Despite the fact that awesome online clothing stores are rather ubiquitous, visiting physical fashion retailers remains the preferred method of shopping for many people simply because at the store, you can try before you buy. After all, nothing is more frustrating than buying a shirt online, waiting patiently for it to arrive, and tearing open the package only to find that you should’ve ordered a bigger size. To avoid this problem, some e-shoppers will go so far as ordering the same item in different sizes before returning the ones that don’t fit. This might be a working method, but wouldn’t it be nice if you didn’t have to waste all that time for one good-looking sweater?
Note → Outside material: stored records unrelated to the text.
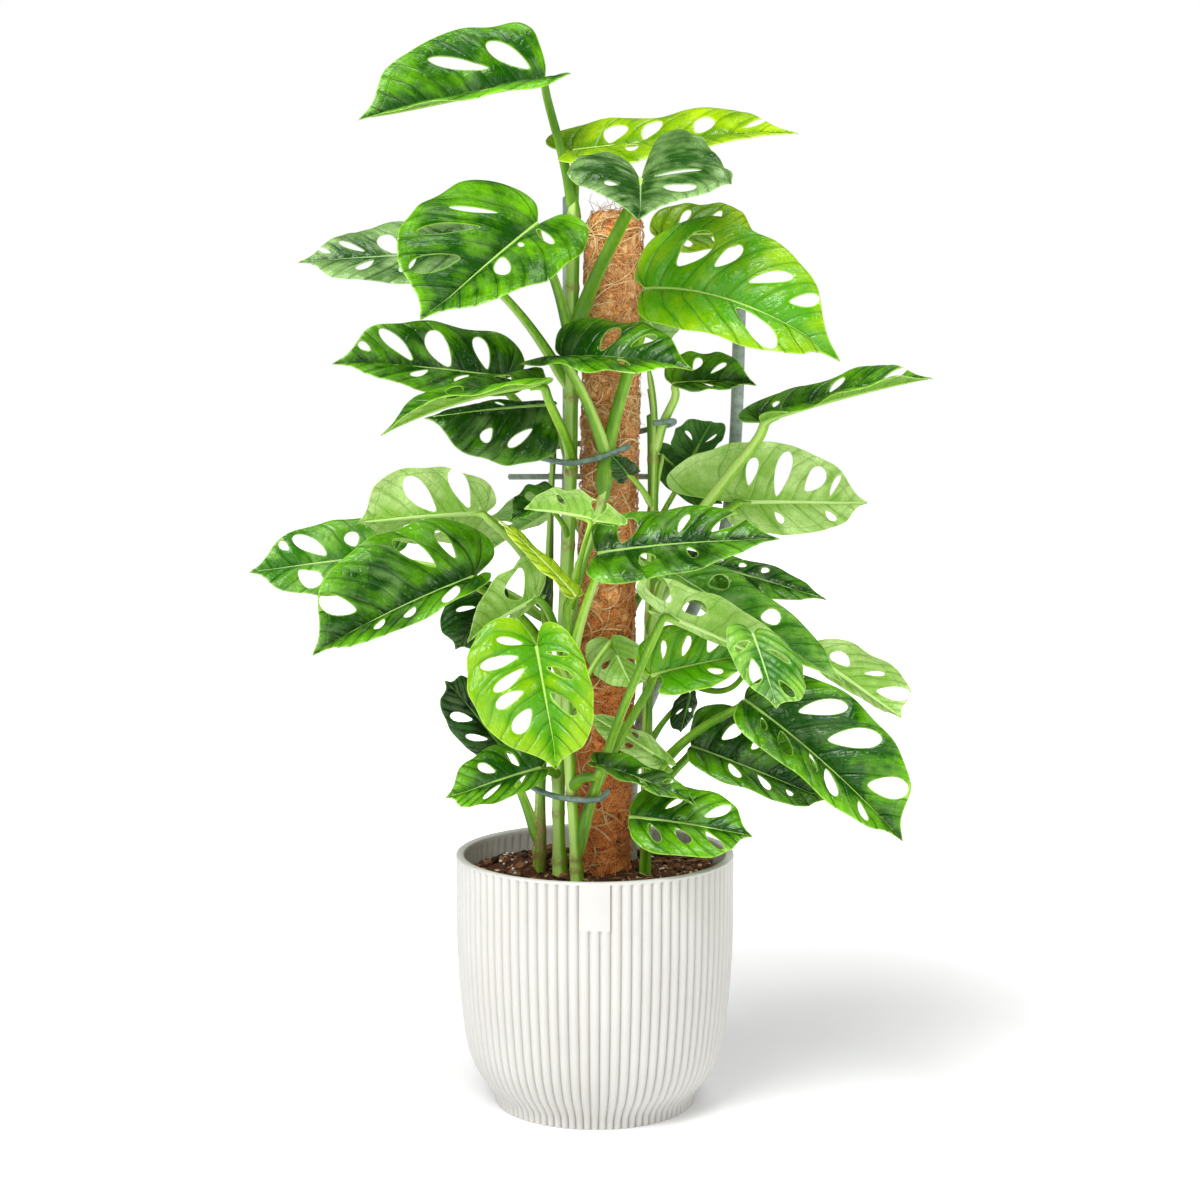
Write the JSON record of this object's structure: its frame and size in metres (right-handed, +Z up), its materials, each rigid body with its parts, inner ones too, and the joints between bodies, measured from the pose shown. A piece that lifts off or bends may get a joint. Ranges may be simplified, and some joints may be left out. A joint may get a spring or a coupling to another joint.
{
  "type": "monstera adansonii in a pot",
  "caption": "Climbing monstera with holed leaves on a coir pole, held by wire ties and standing in soil in a ribbed pot with a flat underside.",
  "frame": {"origin": "centre of the pot's underside, on the surface that the pot stands on", "axes": "+Z up; +X to the right and -Y towards the viewer when the blank pad under the rim faces the viewer"},
  "size_m": [0.4352, 0.2854, 0.7087],
  "materials": {
    "pot": "warm white, matte, moulded with upright ribs",
    "soil": "dark damp potting mix with bark chips",
    "stake": "plain turned wood",
    "coir": "tangled coconut fibre, dull",
    "wire": "grey-green plastic coating on wire",
    "stem": "smooth green stem, slight gloss",
    "leaf": "glossy green leaf with raised side veins"
  },
  "bodies": {
    "root": {"pot": "pot", "soil": "soil", "pole_stake": "stake", "coir_pole": "coir", "support_frame": "wire", "tie_upper": "wire", "tie_lower": "wire", "vine_main": "stem", "vine_left": "stem", "vine_front": "stem", "vine_right": "stem", "vine_back": "stem", "leaf_top_left": "leaf", "leaf_top_right": "leaf", "leaf_crown": "leaf", "leaf_upper_left": "leaf", "leaf_far_upper_left": "leaf", "leaf_upper_right": "leaf", "leaf_behind_right": "leaf", "leaf_over_pole": "leaf", "leaf_mid_left": "leaf", "leaf_mid_left_edge": "leaf", "leaf_mid_left_under": "leaf", "leaf_small_right": "leaf", "leaf_far_right_fold": "leaf", "leaf_right_pale": "leaf", "leaf_small_dark": "leaf", "leaf_right_back_dark": "leaf", "leaf_left_pale": "leaf", "leaf_far_left": "leaf", "leaf_left_big": "leaf", "leaf_left_dark": "leaf", "leaf_left_pale_fold": "leaf", "leaf_left_dark_back": "leaf", "leaf_heart": "leaf", "leaf_yellow_edge": "leaf", "leaf_centre_pale": "leaf", "leaf_centre_dark": "leaf", "leaf_centre_right": "leaf", "leaf_right_back": "leaf", "leaf_right_long": "leaf", "leaf_right_pale_fold": "leaf", "leaf_right_low_mid": "leaf", "leaf_right_bright": "leaf", "leaf_far_right_pale": "leaf", "leaf_right_large": "leaf", "leaf_right_large_back": "leaf", "leaf_low_right": "leaf", "leaf_low_right_fold": "leaf", "leaf_low_pale": "leaf", "leaf_centre_low_pale": "leaf", "leaf_small_low_dark": "leaf", "leaf_low_left_dark": "leaf", "leaf_low_left": "leaf", "leaf_small_front": "leaf", "leaf_back_upper": "leaf", "leaf_back_left": "leaf", "leaf_back_right": "leaf", "leaf_back_low": "leaf"}
  },
  "joints": []
}
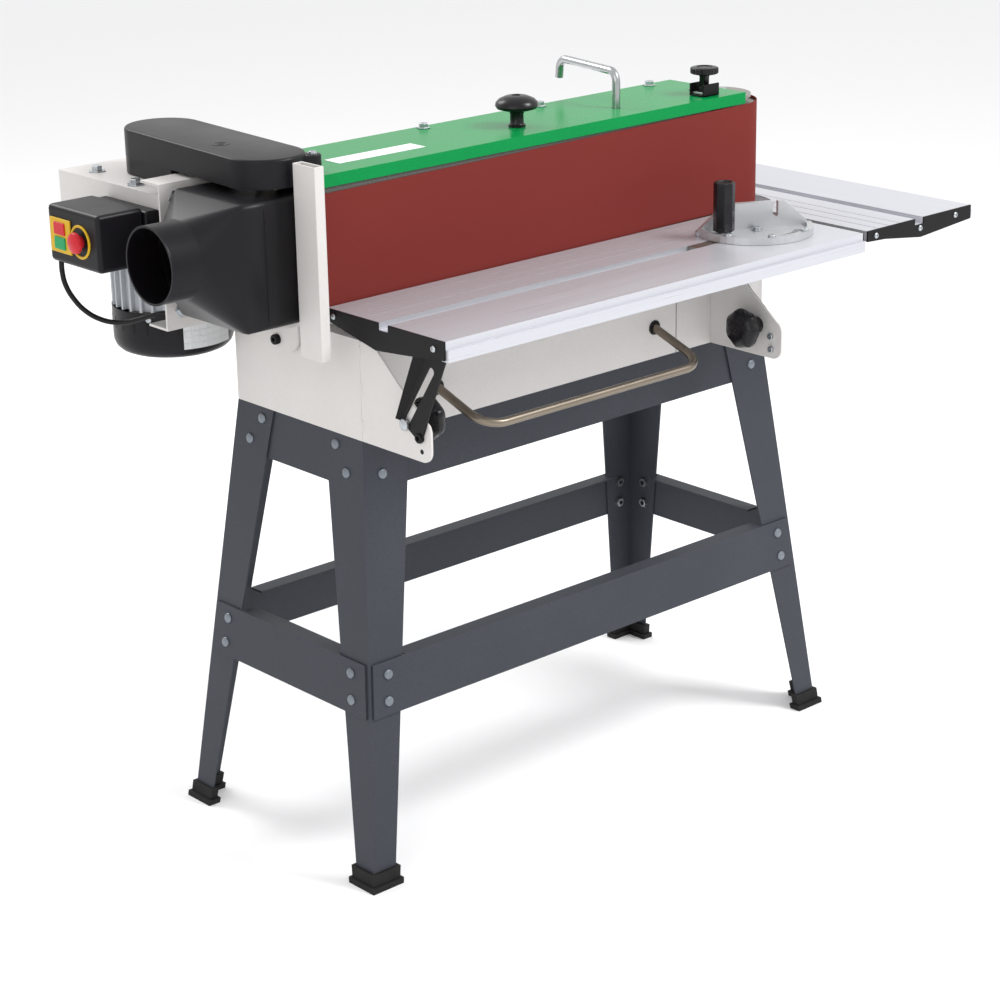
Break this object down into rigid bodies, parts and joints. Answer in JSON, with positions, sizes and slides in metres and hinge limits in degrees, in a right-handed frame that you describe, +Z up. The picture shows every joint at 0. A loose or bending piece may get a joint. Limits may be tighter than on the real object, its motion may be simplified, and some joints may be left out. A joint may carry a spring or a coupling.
{
  "type": "edge belt sander on stand",
  "caption": "Floor-standing edge belt sander: a vertical abrasive belt behind an aluminium work table, with end table, dust hood and mitre gauge on a splayed-leg stand.",
  "frame": {"origin": "centre of the machine's footprint box, on the floor", "axes": "+X along the sanding belt to the operator's right, -Y towards the operator, +Z up"},
  "size_m": [1.2734, 0.6406, 0.9947],
  "materials": {
    "bluegrey_powder_coat": "fine-textured powder coat, satin",
    "warm_grey_paint": "smooth satin paint",
    "green_paint": "gloss paint",
    "black_paint": "satin paint",
    "bronze_grey_paint": "satin paint on round bar",
    "aluminium_extrusion": "drawn and brushed along the length",
    "cast_aluminium": "fine cast skin with a machined rim",
    "zinc_plate": "bright zinc plate",
    "bare_steel": "turned or rolled bare steel",
    "black_plastic": "satin moulded plastic",
    "rubber": "matt moulded rubber",
    "abrasive_cloth": "fine aluminium oxide grit on cloth",
    "graphite_cloth": "graphite-coated cloth",
    "motor_grey_paint": "satin paint on a finned casting",
    "red_plastic": "semi-gloss moulded plastic",
    "green_plastic": "semi-gloss moulded plastic"
  },
  "bodies": {
    "stand": {"leg_front_left": "bluegrey_powder_coat", "leg_front_right": "bluegrey_powder_coat", "leg_back_left": "bluegrey_powder_coat", "leg_back_right": "bluegrey_powder_coat", "upper_rail_front": "bluegrey_powder_coat", "upper_rail_back": "bluegrey_powder_coat", "upper_rail_left": "bluegrey_powder_coat", "upper_rail_right": "bluegrey_powder_coat", "lower_rail_front": "bluegrey_powder_coat", "lower_rail_back": "bluegrey_powder_coat", "lower_rail_left": "bluegrey_powder_coat", "lower_rail_right": "bluegrey_powder_coat", "foot_front_left": "rubber", "foot_front_right": "rubber", "foot_back_left": "rubber", "foot_back_right": "rubber", "cabinet": "warm_grey_paint", "table_ear_left": "warm_grey_paint", "table_ear_right": "warm_grey_paint", "guard_bar": "bronze_grey_paint", "pivot_rail": "warm_grey_paint", "end_table_bracket": "black_paint", "end_table_top": "aluminium_extrusion", "end_table_cap": "black_paint"},
    "table_pivot": {"clamp_bolt_left": "zinc_plate", "clamp_bolt_right": "zinc_plate"},
    "left_knob": {"lock_knob_left": "black_plastic"},
    "right_knob": {"lock_knob_right": "black_plastic"},
    "table": {"table_top": "aluminium_extrusion", "table_cap_left": "black_paint", "table_cap_right": "black_paint", "support_arm_left": "black_paint", "support_arm_right": "black_paint"},
    "mitre_bar": {"mitre_bar": "bare_steel"},
    "mitre_head": {"mitre_head": "cast_aluminium"},
    "mitre_handle": {"mitre_handle": "black_plastic"},
    "head": {"head_frame": "warm_grey_paint", "platen_pad": "graphite_cloth", "sanding_belt": "abrasive_cloth", "top_cover": "green_paint", "stop_post": "warm_grey_paint", "dust_hood": "black_plastic", "drive_cover": "black_plastic", "motor_plate": "warm_grey_paint", "motor_channel": "warm_grey_paint", "switch_box": "black_plastic", "motor_housing": "motor_grey_paint", "fan_cover": "black_plastic", "drive_belt": "rubber", "motor_cable": "rubber"},
    "drive_roller": {"drive_roller": "bare_steel"},
    "idler_carriage": {"idler_carriage": "bare_steel"},
    "idler_roller": {"idler_roller": "bare_steel"},
    "motor_rotor": {"motor_rotor": "bare_steel"},
    "tension_lever": {"tension_lever": "zinc_plate"},
    "tracking_knob": {"tracking_knob": "black_plastic"},
    "top_knob": {"top_knob": "black_plastic"},
    "emergency_stop": {"emergency_stop": "red_plastic"},
    "start_button": {"start_button": "green_plastic"},
    "stop_button": {"stop_button": "red_plastic"}
  },
  "joints": [
    {"name": "head_tilt", "type": "hinge", "parent": "stand", "child": "head", "pos_m": [-0.01075, 0.06425, 0.744], "axis": [-1, 0, 0], "range_deg": [0, 3]},
    {"name": "table_tilt", "type": "hinge", "parent": "stand", "child": "table_pivot", "pos_m": [-0.01075, -0.22175, 0.642], "axis": [1, 0, 0], "range_deg": [0, 45]},
    {"name": "table_slide", "type": "slide", "parent": "table_pivot", "child": "table", "axis": [0, 0.5549, -0.8319], "range_m": [0, 0.0702]},
    {"name": "left_knob_turn", "type": "hinge", "parent": "table_pivot", "child": "left_knob", "pos_m": [-0.35175, -0.22175, 0.642], "axis": [1, 0, 0], "range_deg": [0, 360]},
    {"name": "right_knob_turn", "type": "hinge", "parent": "table_pivot", "child": "right_knob", "pos_m": [0.23025, -0.22175, 0.642], "axis": [1, 0, 0], "range_deg": [0, 360]},
    {"name": "mitre_slide", "type": "slide", "parent": "table", "child": "mitre_bar", "axis": [1, 0, 0], "range_m": [-0.5, 0.03]},
    {"name": "mitre_swivel", "type": "hinge", "parent": "mitre_bar", "child": "mitre_head", "pos_m": [0.27325, -0.19925, 0.77], "axis": [0, 0, 1], "range_deg": [-121, 0]},
    {"name": "mitre_handle_turn", "type": "hinge", "parent": "mitre_bar", "child": "mitre_handle", "pos_m": [0.21125, -0.19925, 0.8], "axis": [0, 0, 1], "range_deg": [0, 360]},
    {"name": "drive_roller_spin", "type": "hinge", "parent": "head", "child": "drive_roller", "pos_m": [-0.43435, -0.02275, 0.841], "axis": [0, 0, 1], "continuous": true},
    {"name": "idler_slide", "type": "slide", "parent": "head", "child": "idler_carriage", "axis": [-1, 0, 0], "range_m": [0, 0.01]},
    {"name": "idler_roller_spin", "type": "hinge", "parent": "idler_carriage", "child": "idler_roller", "pos_m": [0.37905, -0.02275, 0.841], "axis": [0, 0, 1], "continuous": true},
    {"name": "motor_rotor_spin", "type": "hinge", "parent": "head", "child": "motor_rotor", "pos_m": [-0.43575, 0.20825, 0.82], "axis": [0, 0, 1], "continuous": true},
    {"name": "tension_lever_swing", "type": "hinge", "parent": "head", "child": "tension_lever", "pos_m": [0.16525, -0.03375, 0.939], "axis": [0, 0, 1], "range_deg": [0, 120]},
    {"name": "tracking_knob_turn", "type": "hinge", "parent": "head", "child": "tracking_knob", "pos_m": [0.32025, -0.05635, 0.975], "axis": [0, 0, 1], "range_deg": [0, 360]},
    {"name": "top_knob_turn", "type": "hinge", "parent": "head", "child": "top_knob", "pos_m": [-0.02015, -0.03035, 0.97], "axis": [0, 0, 1], "range_deg": [0, 360]},
    {"name": "emergency_stop_push", "type": "slide", "parent": "head", "child": "emergency_stop", "axis": [1, 0, 0], "range_m": [0, 0.004]},
    {"name": "start_button_push", "type": "slide", "parent": "head", "child": "start_button", "axis": [1, 0, 0], "range_m": [0, 0.003], "stiffness_N_per_m": 400},
    {"name": "stop_button_push", "type": "slide", "parent": "head", "child": "stop_button", "axis": [1, 0, 0], "range_m": [0, 0.003], "stiffness_N_per_m": 400}
  ],
  "couplings": [
    {"joint": "table_slide", "follows": "table_tilt", "m_per_rad": 0.0893},
    {"joint": "idler_roller_spin", "follows": "drive_roller_spin", "ratio": 1},
    {"joint": "motor_rotor_spin", "follows": "drive_roller_spin", "ratio": 0.8333},
    {"joint": "tension_lever_swing", "follows": "idler_slide", "rad_per_m": 209.4}
  ]
}
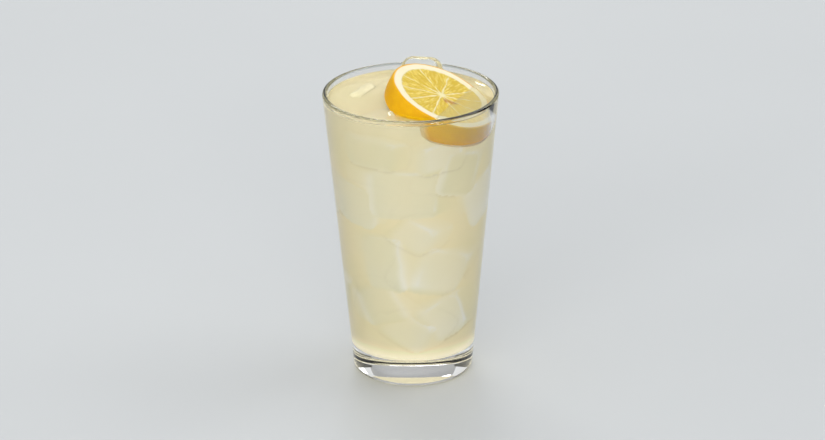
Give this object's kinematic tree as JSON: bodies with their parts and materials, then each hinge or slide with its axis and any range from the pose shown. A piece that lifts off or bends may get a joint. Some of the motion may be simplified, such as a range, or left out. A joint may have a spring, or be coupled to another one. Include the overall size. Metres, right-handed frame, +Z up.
{
  "type": "glass of lemonade",
  "caption": "Conical tumbler filled with cloudy pale lemonade, a lemon slice leaning at the rim and ice at the surface.",
  "frame": {"origin": "middle of the base on the plane that the glass stands on", "axes": "+Z up the axis of the glass, +X to the right and +Y away from the side shown, the lemon slice leaning to +X"},
  "size_m": [0.0886, 0.0886, 0.1607],
  "materials": {
    "glass": "clear polished soda-lime glass",
    "lemonade": "cloudy pale yellow liquid, smooth surface",
    "lemon": "waxy yellow rind, pale pith, wet yellow flesh",
    "ice": "clear ice with melted edges"
  },
  "bodies": {
    "root": {"glass": "glass", "lemonade": "lemonade", "lemon_slice": "lemon", "ice_back": "ice", "ice_left": "ice"}
  },
  "joints": []
}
Enter UPcload: the robotic digital tailor. Unlike other services that require you to manually enter your sizing information (good luck finding that tailor’s tape in your junk drawer), UPcload uses your webcam and a software program to gather your measurements with astonishing accuracy. It works by guiding you through a series of four poses, one of which requires that you hold a CD for the program to use as reference point for proper calibration. Once it’s gotten you all sized up, it compares your measurements with a database of sizing information for various clothing brands, and helps you find clothes that are more likely to fit.
Setting up an account is extremely easy; it’s clear that UPcload’s creators have put a great deal of work into making the service quite user-friendly. Just enter in your email address, create a password, and follow the directions onscreen. Before it sizes you up, there’s a short video and a set guidelines that’ll help you get the most accurate measurement possible. Basically, the software works best if you wear dark, form-fitting clothing while standing in front of a well-lit background of uniform color. It takes a bit of effort to set up correctly and ensure your camera is at the proper height, but it’s no more difficult than say, re-packaging an oversized shirt you need to return.
How accurate is it? In one review of UPcload’s service, the reviewer stated that “measurements were within 1.5 cm of a professional tailor’s.” Now, we didn’t pit ours against a professional tailor per se, but the measurements UPcload gave us were startlingly close to the ones we took ourselves. About 80 percent of the measurements it took were dead on, and the other 20 percent were only fractions of an inch too big or small. For all intents and purposes, it works beautifully. The only measurement it got wrong was the neck diameter — probably because our test dummy intern was wearing a collared shirt for the first measurement, which slightly obscured his neckline. Fixing this was just a matter of re-taking the measurements in a different shirt.
After your profile has been set up, you’re ready to start shopping… sort of. This is where UPcload falls short. Despite how easily the service is embeddable into any retail site, UPcload hasn’t been embraced by many online stores just yet. Unfortunately, this well-executed idea has only been picked up by 13 different retailers — most of which are German. The service launched back in 2010 after getting a six-figure grant from the Investment Bank of Berlin, and has spent most of that money on research, development, and streamlining the user experience — which reflects on the shortage of marketing and brand partnerships.
Still, UPcload’s future looks promising. Now that it’s worked out all the kinks in the software, UPcload’s creators have obtained more funding and are working on expanding their partnerships with big-name clothing stores. The company recently partnered with The North Face, and other brand collaborations are in the works. The North Face is part of the VF corporation, which includes brands like Vans, Lee, Wrangler, and Nautica, so we won’t be surprised to see UPcload coming to those sites and many more in the near future.